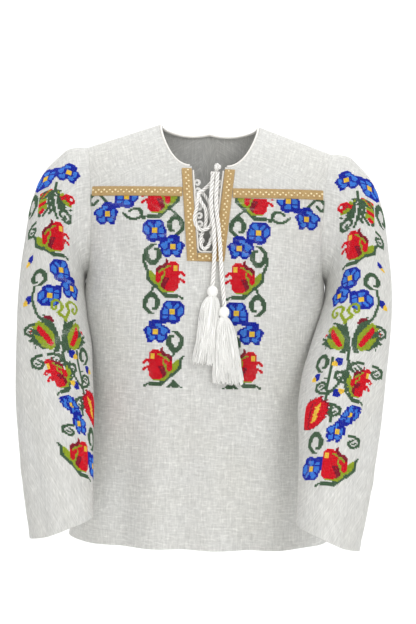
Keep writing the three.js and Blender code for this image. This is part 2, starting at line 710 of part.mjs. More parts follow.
for (const [name, hand] of [["left", 1], ["right", -1]]) {
  const inner = (z) => slitHalf(z) + RIBBON_INSET;
  add(
    `ribbon_slit_${name}`,
    ribbon(12, 2, (down, across) => {
      const z = mix(-78, RIBBON_FOOT, down);
      return [hand * (inner(z) + across * RIBBON.width), z];
    }),
    GOLD,
  );
  add(
    `ribbon_yoke_${name}`,
    ribbon(10, 2, (out, across) => {
      const x = mix(inner(-105) + RIBBON.width + 0.5, 174, out);
      const seam = bodyPoint(front, turnAt(front, x, YOKE_ROW), YOKE_ROW).z;
      return [hand * x, seam + (across - 0.5) * (RIBBON.width - 0.8)];
    }),
    GOLD,
  );
}
add(
  "ribbon_slit_foot",
  ribbon(4, 2, (along, across) => {
    const reach = slitHalf(RIBBON_FOOT) + RIBBON_INSET - SEAM;
    return [mix(-reach, reach, along), mix(SLIT.foot - 1.2, RIBBON_FOOT, across)];
  }),
  GOLD,
);

for (const [name, hand] of [["left", 1], ["right", -1]]) {
  for (let loop = 0; loop < LOOP.count; loop++) {
    add(`loop_${name}_${loop + 1}`, loopRing(hand, loop), WHITE_CORD);
  }
}
add("lacing", lacing(), WHITE_CORD);

const knot = new THREE.IcosahedronGeometry(KNOT.radius, 1);
const knotAt = onFront(KNOT.x, KNOT.z, KNOT.lift);
add("tie_knot", knot.translate(knotAt.x, knotAt.y, knotAt.z), WHITE_CORD);
for (const ends of TIES) {
  add(`tie_${ends.name}`, tie(ends), WHITE_CORD);
  add(`tassel_head_${ends.name}`, tasselHead(ends), WHITE_CORD);
  add(`tassel_skirt_${ends.name}`, tasselSkirt(ends), WHITE_CORD);
}

export default blouse;
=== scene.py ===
"""A Romanian blouse (ie) as worn.

Linen body and sleeves, gold ribbon, a laced neck slit with tasselled ties, and cross stitch. Sizes are in
millimetres, as in the part's own source, and become metres where a mesh is made.
"""
import math

import bpy
import numpy as np
from mathutils import Matrix, Vector


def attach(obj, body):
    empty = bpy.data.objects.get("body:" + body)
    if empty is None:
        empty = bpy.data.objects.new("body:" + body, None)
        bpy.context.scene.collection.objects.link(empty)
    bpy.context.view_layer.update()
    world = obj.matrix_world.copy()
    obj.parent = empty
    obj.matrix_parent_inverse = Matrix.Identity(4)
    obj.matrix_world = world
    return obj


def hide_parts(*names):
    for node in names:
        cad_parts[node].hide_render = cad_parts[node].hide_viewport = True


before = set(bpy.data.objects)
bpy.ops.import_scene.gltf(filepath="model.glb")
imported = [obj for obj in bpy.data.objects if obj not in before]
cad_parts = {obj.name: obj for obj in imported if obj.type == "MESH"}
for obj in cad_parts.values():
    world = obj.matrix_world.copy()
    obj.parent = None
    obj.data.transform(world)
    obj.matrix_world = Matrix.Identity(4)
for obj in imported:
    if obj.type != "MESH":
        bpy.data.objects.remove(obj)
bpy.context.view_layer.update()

MM = 0.001
RNG = np.random.default_rng(7)

# ---- sizes -------------------------------------------------------------------------------------------
# The cloth's thickness, the gap in a seam, and the radius of the slit's and the neck's rolled edges.
CLOTH, SEAM, PIPING, NECK_ROLL = 1.2, 0.04, 1.3, 2.0
RIBBON = dict(width=14.5, thick=1.0)
# The slit's half width at its foot and at a mark above it; it goes on widening evenly.
SLIT = dict(foot=-205, foot_half=12.7, mark_height=-120, mark_half=20.5)
LOOP = dict(top=-98, pitch=12.6, count=8, inset=6.4, behind=2.9)
HANDS = (("left", 1), ("right", -1))

# The body's rows are numbered from the shoulder seam down. ACROSS says how a row's height runs to its side.
YOKE_ROW, UNDERARM_ROW, LAST_ROW = 3, 6, 12
YOKE_GAP = 0.0026
HEM = -640
ACROSS = 2.3
NECK = dict(half=78, front_row=2.25, back_row=1.3)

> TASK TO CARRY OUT
Reproduce all of the material above word for word.

> THE REPLY
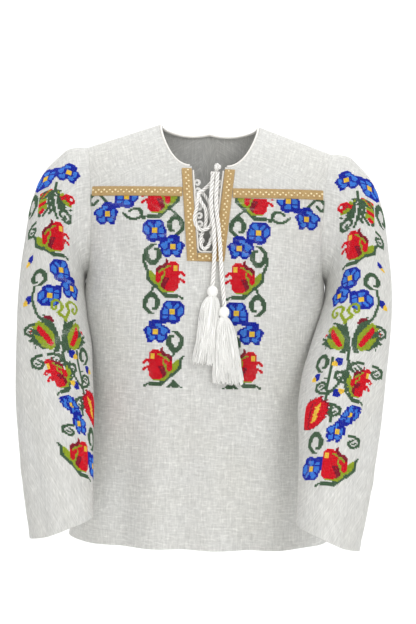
Keep writing the three.js and Blender code for this image. This is part 2, starting at line 710 of part.mjs. More parts follow.
for (const [name, hand] of [["left", 1], ["right", -1]]) {
  const inner = (z) => slitHalf(z) + RIBBON_INSET;
  add(
    `ribbon_slit_${name}`,
    ribbon(12, 2, (down, across) => {
      const z = mix(-78, RIBBON_FOOT, down);
      return [hand * (inner(z) + across * RIBBON.width), z];
    }),
    GOLD,
  );
  add(
    `ribbon_yoke_${name}`,
    ribbon(10, 2, (out, across) => {
      const x = mix(inner(-105) + RIBBON.width + 0.5, 174, out);
      const seam = bodyPoint(front, turnAt(front, x, YOKE_ROW), YOKE_ROW).z;
      return [hand * x, seam + (across - 0.5) * (RIBBON.width - 0.8)];
    }),
    GOLD,
  );
}
add(
  "ribbon_slit_foot",
  ribbon(4, 2, (along, across) => {
    const reach = slitHalf(RIBBON_FOOT) + RIBBON_INSET - SEAM;
    return [mix(-reach, reach, along), mix(SLIT.foot - 1.2, RIBBON_FOOT, across)];
  }),
  GOLD,
);

for (const [name, hand] of [["left", 1], ["right", -1]]) {
  for (let loop = 0; loop < LOOP.count; loop++) {
    add(`loop_${name}_${loop + 1}`, loopRing(hand, loop), WHITE_CORD);
  }
}
add("lacing", lacing(), WHITE_CORD);

const knot = new THREE.IcosahedronGeometry(KNOT.radius, 1);
const knotAt = onFront(KNOT.x, KNOT.z, KNOT.lift);
add("tie_knot", knot.translate(knotAt.x, knotAt.y, knotAt.z), WHITE_CORD);
for (const ends of TIES) {
  add(`tie_${ends.name}`, tie(ends), WHITE_CORD);
  add(`tassel_head_${ends.name}`, tasselHead(ends), WHITE_CORD);
  add(`tassel_skirt_${ends.name}`, tasselSkirt(ends), WHITE_CORD);
}

export default blouse;
=== scene.py ===
"""A Romanian blouse (ie) as worn.

Linen body and sleeves, gold ribbon, a laced neck slit with tasselled ties, and cross stitch. Sizes are in
millimetres, as in the part's own source, and become metres where a mesh is made.
"""
import math

import bpy
import numpy as np
from mathutils import Matrix, Vector


def attach(obj, body):
    empty = bpy.data.objects.get("body:" + body)
    if empty is None:
        empty = bpy.data.objects.new("body:" + body, None)
        bpy.context.scene.collection.objects.link(empty)
    bpy.context.view_layer.update()
    world = obj.matrix_world.copy()
    obj.parent = empty
    obj.matrix_parent_inverse = Matrix.Identity(4)
    obj.matrix_world = world
    return obj


def hide_parts(*names):
    for node in names:
        cad_parts[node].hide_render = cad_parts[node].hide_viewport = True


before = set(bpy.data.objects)
bpy.ops.import_scene.gltf(filepath="model.glb")
imported = [obj for obj in bpy.data.objects if obj not in before]
cad_parts = {obj.name: obj for obj in imported if obj.type == "MESH"}
for obj in cad_parts.values():
    world = obj.matrix_world.copy()
    obj.parent = None
    obj.data.transform(world)
    obj.matrix_world = Matrix.Identity(4)
for obj in imported:
    if obj.type != "MESH":
        bpy.data.objects.remove(obj)
bpy.context.view_layer.update()

MM = 0.001
RNG = np.random.default_rng(7)

# ---- sizes -------------------------------------------------------------------------------------------
# The cloth's thickness, the gap in a seam, and the radius of the slit's and the neck's rolled edges.
CLOTH, SEAM, PIPING, NECK_ROLL = 1.2, 0.04, 1.3, 2.0
RIBBON = dict(width=14.5, thick=1.0)
# The slit's half width at its foot and at a mark above it; it goes on widening evenly.
SLIT = dict(foot=-205, foot_half=12.7, mark_height=-120, mark_half=20.5)
LOOP = dict(top=-98, pitch=12.6, count=8, inset=6.4, behind=2.9)
HANDS = (("left", 1), ("right", -1))

# The body's rows are numbered from the shoulder seam down. ACROSS says how a row's height runs to its side.
YOKE_ROW, UNDERARM_ROW, LAST_ROW = 3, 6, 12
YOKE_GAP = 0.0026
HEM = -640
ACROSS = 2.3
NECK = dict(half=78, front_row=2.25, back_row=1.3)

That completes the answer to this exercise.